• **What to do**: Your task is to copy the lines between the line containing "Write the Blender Python" and the line containing "mounting thread up.", counting both of those lines, and to emit nothing more.

****************************************

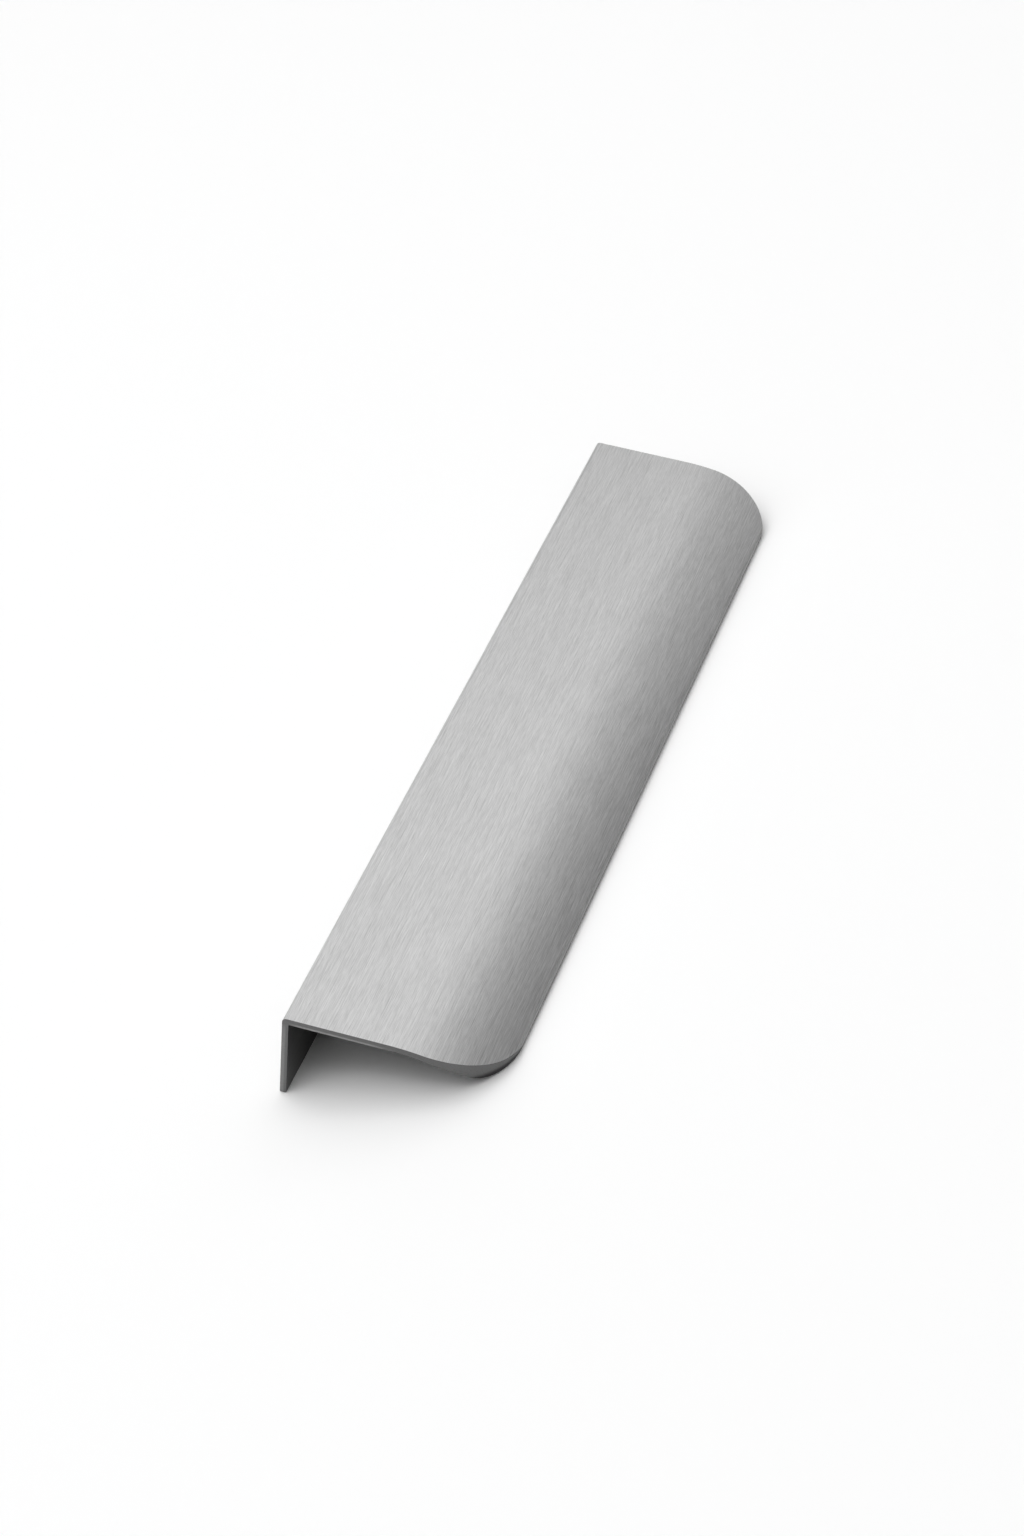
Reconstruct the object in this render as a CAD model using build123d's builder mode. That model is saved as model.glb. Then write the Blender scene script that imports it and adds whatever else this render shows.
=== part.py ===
from build123d import *
from math import asin, atan2, cos, degrees, hypot, radians, sin
import os

# Driving dimensions, in millimetres and degrees.
# The section is measured with the plate level: across from the flange's rear face,
# and down from the plate's top face.
length = 200.0            # along the edge that the pull sits on
depth = 41.1              # from the flange's rear face to the tip of the lip
flange_height = 17.8      # from the plate's top face to the flange's foot
wall = 1.25               # plate and flange
bend_radius = 0.9         # outside of the corner between plate and flange

lip_width = 21.1          # from where the top face starts to curve down, to the tip
lip_radius = 49.5         # of that long curve
nose_radius = 1.0         # of the tip itself
nose_angle = 11.0         # slope at which the tip's round meets the belly below it
belly_radius = 7.3        # of the thick underside of the lip
hollow_angle = 33.5       # slope at which the belly meets the hollow behind it

corner_radius = 14.8      # plan rounding of the two front corners
corner_softening = 2.6    # rounding under those corners, where the lip is thickest
softening_drop = 0.05     # from the level of the nose's centre down to that rounding

screw_spacing = 160.0     # between the two holes in the flange
screw_drop = 10.0         # from the plate's top face to the holes
screw_hole_radius = 1.8
screw_head_radius = 2.5   # of the countersink, on the flange's rear face
screw_head_angle = 90.0

# Where the lip starts, and the centres of the round stretches at its front
lip_start = depth - lip_width
lip_angle = degrees(asin((lip_width - nose_radius) / (lip_radius - nose_radius)))
nose_centre = (
    depth - nose_radius,
    (lip_radius - nose_radius) * cos(radians(lip_angle)) - lip_radius,
)
belly_centre = (
    nose_centre[0] - (belly_radius - nose_radius) * sin(radians(nose_angle)),
    nose_centre[1] + (belly_radius - nose_radius) * cos(radians(nose_angle)),
)
block_floor = nose_centre[1] - softening_drop - corner_softening


def slope_to(point, centre, radius):
    """Slope, in degrees, of the line from a point that just touches a circle's lower side."""
    across = centre[0] - point[0]
    up = centre[1] - point[1]
    return degrees(atan2(up, across) - asin(radius / hypot(across, up)))


# Unheld, the pull rests like a tent on the flange's foot and the underside of the lip.
# The line that touches both is the floor.
foot = (wall, -flange_height)
rest_tilt = slope_to(foot, belly_centre, belly_radius)
if rest_tilt > nose_angle:
    rest_tilt = slope_to(foot, nose_centre, nose_radius)
rest_cos = cos(radians(rest_tilt))
rest_sin = sin(radians(rest_tilt))

# The origin is on the floor, under the middle of the tilted pull.
rear_reach = -flange_height * rest_sin
front_reach = nose_centre[0] * rest_cos + nose_centre[1] * rest_sin + nose_radius
plate_origin = Vector(
    -(rear_reach + front_reach) / 2,
    0,
    foot[0] * rest_sin - foot[1] * rest_cos,
)
across_plate = Vector(rest_cos, 0, -rest_sin)
plate_plane = Plane(origin=plate_origin, x_dir=across_plate, z_dir=(rest_sin, 0, rest_cos))
section_plane = Plane(origin=plate_origin, x_dir=across_plate, z_dir=(0, -1, 0))
flange_plane = Plane(origin=plate_origin, x_dir=(0, -1, 0), z_dir=-across_plate)

# The block that the bar is cut to: the plan outline with its two round front corners,
# square to the plate and softened along its lower edge, with room behind for the flange
with BuildPart() as outline_block:
    with BuildSketch(plate_plane.offset(block_floor)) as plan:
        with Locations((depth / 2, 0)):
            Rectangle(depth, length)
        fillet(plan.vertices().group_by(Axis.X)[-1], corner_radius)
    extrude(amount=flange_height)
    underside = outline_block.faces().sort_by(Axis(plate_origin, plate_plane.z_dir))[0]
    fillet(underside.edges(), corner_softening)
    with BuildSketch(plate_plane):
        with Locations((lip_start / 2, 0)):
            Rectangle(lip_start, length)
    extrude(amount=flange_height, both=True)

with BuildPart() as edge_pull:
    # The drawn section: flange, bend, plate, lip, nose, belly, hollow and back
    with BuildSketch(section_plane):
        with BuildLine():
            rear = Line((0, -flange_height), (0, -bend_radius))
            bend = JernArc(rear @ 1, rear % 1, bend_radius, -90)
            plate = Line(bend @ 1, (lip_start, 0))
            lip = JernArc(plate @ 1, plate % 1, lip_radius, -lip_angle)
            nose = JernArc(lip @ 1, lip % 1, nose_radius, lip_angle + nose_angle - 180)
            belly = JernArc(nose @ 1, nose % 1, belly_radius, -nose_angle - hollow_angle)
            hollow_radius = (-wall - (belly @ 1).Y) / (1 - cos(radians(hollow_angle)))
            hollow = JernArc(belly @ 1, belly % 1, hollow_radius, hollow_angle)
            Polyline(hollow @ 1, (wall, -wall), foot, rear @ 0)
        make_face()
    extrude(amount=length / 2, both=True)

    # The outline block takes away the two front corners
    add(outline_block.part, mode=Mode.INTERSECT)

    # Two countersunk screw holes, sunk from the flange's rear face
    with Locations(flange_plane):
        with Locations((-screw_spacing / 2, -screw_drop), (screw_spacing / 2, -screw_drop)):
            CounterSinkHole(
                radius=screw_hole_radius,
                counter_sink_radius=screw_head_radius,
                depth=wall,
                counter_sink_angle=screw_head_angle,
            )

edge_pull.part.label = "edge_pull"

os.makedirs("parts", exist_ok=True)
export_step(edge_pull.part, "parts/edge_pull.step")
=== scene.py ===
"""An edge pull in brushed metal: one extruded piece, lying unheld on a pale floor in soft light."""
import logging
import math
from dataclasses import dataclass, field
from enum import Enum

import bmesh
import bpy
import numpy as np
from mathutils import Matrix, Vector


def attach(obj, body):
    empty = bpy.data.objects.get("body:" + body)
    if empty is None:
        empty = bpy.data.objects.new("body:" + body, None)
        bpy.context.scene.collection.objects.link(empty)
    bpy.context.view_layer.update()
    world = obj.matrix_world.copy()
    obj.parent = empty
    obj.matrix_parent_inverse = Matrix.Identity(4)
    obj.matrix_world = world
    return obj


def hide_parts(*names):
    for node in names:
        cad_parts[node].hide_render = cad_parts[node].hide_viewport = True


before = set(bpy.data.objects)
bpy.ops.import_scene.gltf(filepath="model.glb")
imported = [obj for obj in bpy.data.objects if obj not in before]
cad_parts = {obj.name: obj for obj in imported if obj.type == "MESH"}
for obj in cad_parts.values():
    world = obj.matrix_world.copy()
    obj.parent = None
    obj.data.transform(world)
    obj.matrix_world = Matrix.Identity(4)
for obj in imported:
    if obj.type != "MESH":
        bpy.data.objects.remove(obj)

log = logging.getLogger("edge pull")

MM = 0.001
Pair = tuple[float, float]
Triple = tuple[float, float, float]
Tree = bpy.types.NodeTree
Socket = bpy.types.NodeSocket


class Face(Enum):
    """The pull's three finishes. The inside's dark grey is painted shade; the cut ends' is part real,
    part painted shade.
    """

    BRUSHED = 0
    INSIDE = 1
    CUT = 2


@dataclass(frozen=True)
class Stretch:
    """Part of a section: points (n, 2) in millimetres and their outward normals (n, 2)."""

    points: np.ndarray
    normals: np.ndarray

    def run(self) -> np.ndarray:
        """Distance walked along the points, from 0 at the first."""
        gaps = np.linalg.norm(np.diff(self.points, axis=0), axis=1)
        return np.concatenate([[0.0], np.cumsum(gaps)])


def straight(start: Pair, stop: Pair, normal: Pair, cells: int) -> Stretch:
    """Divides a straight stretch evenly: start + (stop - start) * t, without its last point.

    Args:
        start: First point, across and up.
        stop: Last point, which the next stretch begins with.
        normal: Outward normal of the whole stretch.
        cells: Number of cells.

    Returns:
        The stretch.
    """
    t = (np.arange(cells) / cells)[:, None]
    points = np.array(start) + t * (np.array(stop) - np.array(start))
    return Stretch(points, np.tile(np.array(normal, float), (cells, 1)))


def round_stretch(centre: Pair, radius: float, start: float, stop: float, cells: int,
                  hollow: bool = False, last: bool = False) -> Stretch:
    """Divides an arc evenly: centre + radius * (cos a, sin a), with a from start to stop.

    Args:
        centre: Centre of the arc.
        radius: Its radius.
        start: First angle in degrees, from across towards up.
        stop: Last angle in degrees.
        cells: Number of cells.
        hollow: The metal is outside the arc, so the normal points at the centre.
        last: Keeps the last point too.

    Returns:
        The stretch.
    """
    a = np.radians(start + (stop - start) * np.arange(cells + (1 if last else 0)) / cells)
    ray = np.stack([np.cos(a), np.sin(a)], axis=1)
    return Stretch(np.array(centre) + radius * ray, -ray if hollow else ray)


def join(stretches: list[Stretch]) -> Stretch:
    """Puts stretches one after the other."""
    return Stretch(np.concatenate([s.points for s in stretches]),
                   np.concatenate([s.normals for s in stretches]))


def step(value: np.ndarray, start: float, stop: float) -> np.ndarray:
    """Rises smoothly from 0 at start to 1 at stop: 3 t^2 - 2 t^3."""
    t = np.clip((value - start) / (stop - start), 0.0, 1.0)
    return t * t * (3.0 - 2.0 * t)


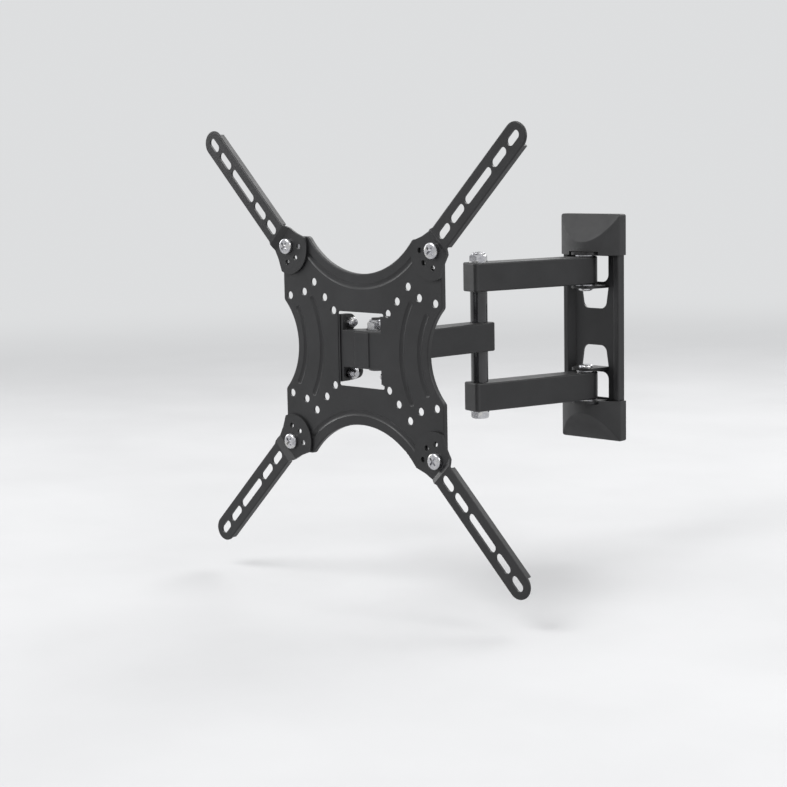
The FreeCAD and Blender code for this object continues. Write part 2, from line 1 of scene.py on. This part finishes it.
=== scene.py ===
import json
import math
import bpy
from mathutils import Matrix, Vector


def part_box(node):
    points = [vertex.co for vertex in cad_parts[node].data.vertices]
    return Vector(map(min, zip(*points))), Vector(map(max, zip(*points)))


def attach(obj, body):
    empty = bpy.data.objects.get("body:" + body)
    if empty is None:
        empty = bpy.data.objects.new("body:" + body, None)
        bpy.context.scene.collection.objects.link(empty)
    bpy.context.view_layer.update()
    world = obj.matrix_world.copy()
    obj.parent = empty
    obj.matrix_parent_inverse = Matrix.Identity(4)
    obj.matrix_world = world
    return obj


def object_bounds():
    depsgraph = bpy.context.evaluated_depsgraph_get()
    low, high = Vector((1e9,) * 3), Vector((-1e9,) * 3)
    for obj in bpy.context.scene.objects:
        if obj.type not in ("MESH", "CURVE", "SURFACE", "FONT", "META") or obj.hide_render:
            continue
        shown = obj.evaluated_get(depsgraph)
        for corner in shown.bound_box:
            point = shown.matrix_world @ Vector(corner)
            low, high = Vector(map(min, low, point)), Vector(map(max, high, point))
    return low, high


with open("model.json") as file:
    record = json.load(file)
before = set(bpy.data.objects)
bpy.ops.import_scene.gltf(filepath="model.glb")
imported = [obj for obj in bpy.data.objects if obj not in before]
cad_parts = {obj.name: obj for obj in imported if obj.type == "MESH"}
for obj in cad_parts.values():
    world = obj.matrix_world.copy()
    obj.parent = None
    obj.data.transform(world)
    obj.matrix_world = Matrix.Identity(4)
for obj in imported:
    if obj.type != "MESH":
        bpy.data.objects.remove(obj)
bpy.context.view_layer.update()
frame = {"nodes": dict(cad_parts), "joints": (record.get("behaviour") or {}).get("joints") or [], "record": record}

# The camera: where it stands in the row frame (metres), its axes and its lens, from a fit of the
# finished CAD to the holes, bolts and edges seen.
CAMERA_AT = Vector((1.18549504, -1.55012842, 0.19097923))
CAMERA_RIGHT = Vector((0.72152159, 0.69213688, -0.01879195))
CAMERA_UP = Vector((-0.07886192, 0.10911345, 0.99089609))
LENS = 81.6476
SENSOR = 36.0

# Threads, in metres
FLANK = 0.36  # half the width of a thread's foot, in pitches
CREST_RISE = 0.00028
FOOT_SINK = 0.0001
STEPS_PER_TURN = 28
FADE_STEPS = 10.0  # steps over which a thread rises at its ends
TIP_GAP = 0.0002  # left free at a bolt's tip
PIN_THREAD = (0.005, 0.0012)  # radius and pitch on the elbow and swivel bolts
SCREW_THREAD = (0.004, 0.001)

# The studio
BACKDROP = (0.93, 0.94, 0.95)
BACKDROP_STRENGTH = 0.78
FLOOR_RADIUS = 14
FLOOR_SIDES = 96
FLOOR_DROP = 0.03  # below the lowest point of the mount
FADE_START = 0.7
FADE_END = 3.6
LIGHT_DISTANCE = 6  # in reaches of the mount
LIGHTS = {  # azimuth and elevation in degrees, diameter in metres, watts
    "key": (-15, 48, 1.2, 26),
    "side": (95, 30, 1.1, 20),
    "left": (-75, 15, 1.0, 12),
    "behind": (190, 40, 1.4, 22),
}


# Materials

class Tree:
    """A node material built up by name."""

    def __init__(self, name):
        self.material = bpy.data.materials.new(name)
        self.material.use_nodes = True
        self.nodes = self.material.node_tree.nodes
        self.links = self.material.node_tree.links
        self.nodes.clear()
        self.out = self.nodes.new("ShaderNodeOutputMaterial")
        self.shader = self.nodes.new("ShaderNodeBsdfPrincipled")
        self.links.new(self.shader.outputs["BSDF"], self.out.inputs["Surface"])
        self.place = self.nodes.new("ShaderNodeTexCoord").outputs["Object"]

    def stretched(self, scale):
        mapping = self.nodes.new("ShaderNodeMapping")
        mapping.inputs["Scale"].default_value = scale
        self.links.new(self.place, mapping.inputs["Vector"])
        return mapping.outputs["Vector"]

    def noise(self, scale, detail=3.0, roughness=0.5, vector=None):
        node = self.nodes.new("ShaderNodeTexNoise")
        node.inputs["Scale"].default_value = scale
        node.inputs["Detail"].default_value = detail
        node.inputs["Roughness"].default_value = roughness
        self.links.new(vector or self.place, node.inputs["Vector"])
        return node.outputs["Fac"]

    def cells(self, scale):
        node = self.nodes.new("ShaderNodeTexVoronoi")
        node.inputs["Scale"].default_value = scale
        self.links.new(self.place, node.inputs["Vector"])
        return node.outputs["Distance"]

    def ramp(self, value, stops):
        node = self.nodes.new("ShaderNodeValToRGB")
        elements = node.color_ramp.elements
        elements[0].position, elements[0].color = stops[0][0], (*stops[0][1], 1.0)
        elements[1].position, elements[1].color = stops[-1][0], (*stops[-1][1], 1.0)
        for position, colour in stops[1:-1]:
            elements.new(position).color = (*colour, 1.0)
        self.links.new(value, node.inputs["Fac"])
        return node.outputs["Color"]

    def span(self, value, low, high):
        node = self.nodes.new("ShaderNodeMapRange")
        node.inputs["From Min"].default_value = 0.3
        node.inputs["From Max"].default_value = 0.7
        node.inputs["To Min"].default_value = low
        node.inputs["To Max"].default_value = high
        self.links.new(value, node.inputs["Value"])
        return node.outputs["Result"]

    def mixed(self, share, a, b):
        node = self.nodes.new("ShaderNodeMix")
        node.data_type = "RGBA"
        self.links.new(share, node.inputs[0])
        self.links.new(a, node.inputs[6])
        node.inputs[7].default_value = (*b, 1.0)
        return node.outputs[2]

    def upward(self, low, high, most):
        # A share that grows on surfaces that face up.
        geometry = self.nodes.new("ShaderNodeNewGeometry")
        split = self.nodes.new("ShaderNodeSeparateXYZ")
        self.links.new(geometry.outputs["Normal"], split.inputs["Vector"])
        node = self.nodes.new("ShaderNodeMapRange")
        node.inputs["From Min"].default_value = low
        node.inputs["From Max"].default_value = high
        node.inputs["To Max"].default_value = most
        self.links.new(split.outputs["Z"], node.inputs["Value"])
        return node.outputs["Result"]

    def bump(self, height, strength, distance, under=None):
        node = self.nodes.new("ShaderNodeBump")
        node.inputs["Strength"].default_value = strength
        node.inputs["Distance"].default_value = distance
        self.links.new(height, node.inputs["Height"])
        if under is not None:
            self.links.new(under, node.inputs["Normal"])
        return node.outputs["Normal"]

    def set(self, **values):
        names = {"color": "Base Color", "roughness": "Roughness", "normal": "Normal", "metallic": "Metallic",
                 "specular": "Specular IOR Level", "coat": "Coat Weight", "coat_roughness": "Coat Roughness"}
        for key, value in values.items():
            socket = self.shader.inputs[names[key]]
            if isinstance(value, (int, float)):
                socket.default_value = value
            else:
                self.links.new(value, socket)
        return self.material


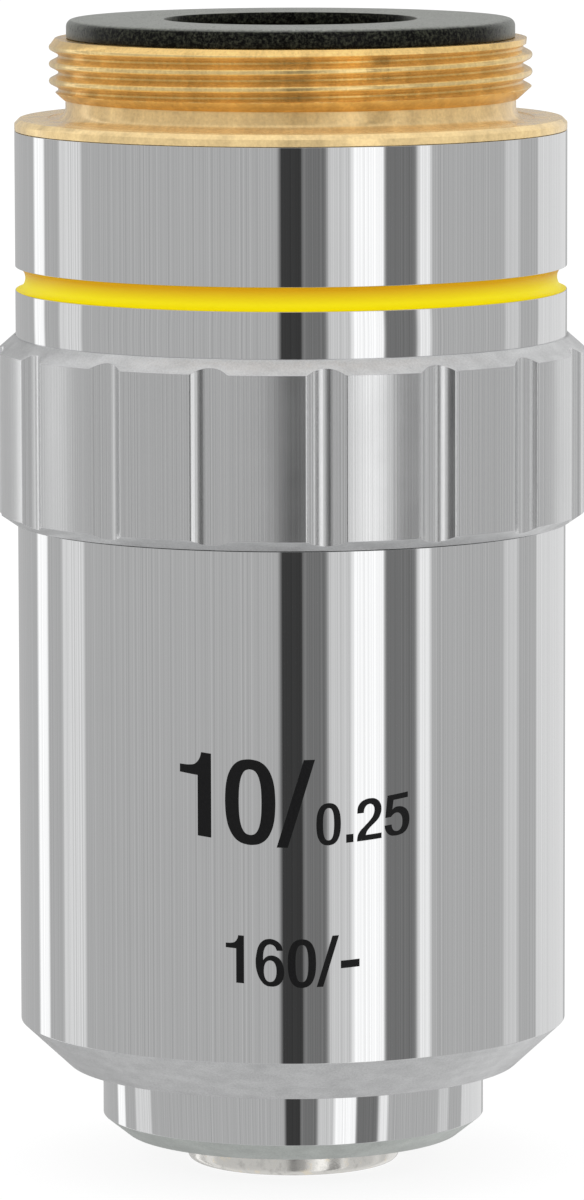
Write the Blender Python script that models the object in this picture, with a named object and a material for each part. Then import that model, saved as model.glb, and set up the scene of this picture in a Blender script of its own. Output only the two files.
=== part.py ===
"""Ten power microscope objective, standing on its front cell with the mounting thread up.

A brass mount with the screw spigot carries a chromed grip sleeve and a chromed barrel.
Inside them a body tube holds the stack of lens cells, and its nose shows below the barrel.
Heights run up from the rim of the front cell, and every turned piece shares the Z axis.
"""

import math

import bmesh
import bpy
from mathutils import Matrix, Vector

MM = 0.001

# Clearances
RADIAL_FIT = 0.05 * MM
SEAT_GAP = 0.02 * MM
CEMENT_GAP = 0.02 * MM
SEAM_GAP = 0.05 * MM
END_ROOM = 0.12 * MM

# Resolution of the turned pieces
SEGMENTS_PER_FLUTE = 4
CELL_SEGMENTS = 36
INNER_SEGMENTS = 20
GLASS_RINGS = 3
SCREW_SEGMENTS = 12
SHARP_ANGLE = math.radians(28.0)

# Lens stack, from the glass outwards
LENS_RADIUS = 5.2 * MM
LENS_CELL_WALL = 1.4 * MM
SEAT_LAND = 0.6 * MM
CELL_SEAT_HEIGHT = 0.9 * MM
CELL_TOP_ROOM = 0.5 * MM
RETAINER_LAND = 0.7 * MM
RETAINER_HEIGHT = 0.9 * MM
SPACER_WALL = 1.05 * MM
LOWER_SPACER_LENGTH = 2.5 * MM
MIDDLE_SPACER_LENGTH = 4.6 * MM
UPPER_SPACER_LENGTH = 2.0 * MM
STOP_DISC_THICKNESS = 0.5 * MM
STOP_DISC_HOLE = 3.9 * MM
LOCK_RING_THICKNESS = 1.6 * MM
LOCK_RING_WALL = 1.25 * MM
LOCK_SLOT_WIDTH = 1.2 * MM
LOCK_SLOT_DEPTH = 0.8 * MM

# Glass: edge thickness, and curves that are positive where the centre lies above the surface
FRONT_LENS_RADIUS = 3.8 * MM
FRONT_LENS_EDGE = 0.9 * MM
FRONT_LENS_LOWER_CURVE = 60.0 * MM
FRONT_LENS_UPPER_CURVE = -6.5 * MM
FRONT_CROWN_EDGE = 0.55 * MM
FRONT_FLINT_EDGE = 2.5 * MM
FRONT_CROWN_CURVE = 14.0 * MM
FRONT_CEMENT_CURVE = -10.0 * MM
FRONT_FLINT_CURVE = -38.0 * MM
REAR_CROWN_EDGE = 0.8 * MM
REAR_FLINT_EDGE = 2.25 * MM
REAR_CROWN_CURVE = 22.0 * MM
REAR_CEMENT_CURVE = -12.0 * MM
REAR_FLINT_CURVE = -60.0 * MM
FIELD_LENS_EDGE = 1.95 * MM
FIELD_LENS_LOWER_CURVE = -9.0 * MM
FIELD_LENS_UPPER_CURVE = -11.0 * MM

# Front cell
CELL_NECK_WALL = 0.65 * MM
CELL_PROJECTION = 1.24 * MM
CELL_RIM_ROUND = 0.3 * MM
CELL_RIM_LAND = 0.35 * MM
CELL_MOUTH_DEPTH = 0.45 * MM
CELL_SEAT_DEPTH = 0.75 * MM
CELL_FLANGE_LENGTH = 3.4 * MM
CELL_EXIT_FLARE = 1.3 * MM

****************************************

• **Reply to the exercise**:
Write the Blender Python script that models the object in this picture, with a named object and a material for each part. Then import that model, saved as model.glb, and set up the scene of this picture in a Blender script of its own. Output only the two files.
=== part.py ===
"""Ten power microscope objective, standing on its front cell with the mounting thread up.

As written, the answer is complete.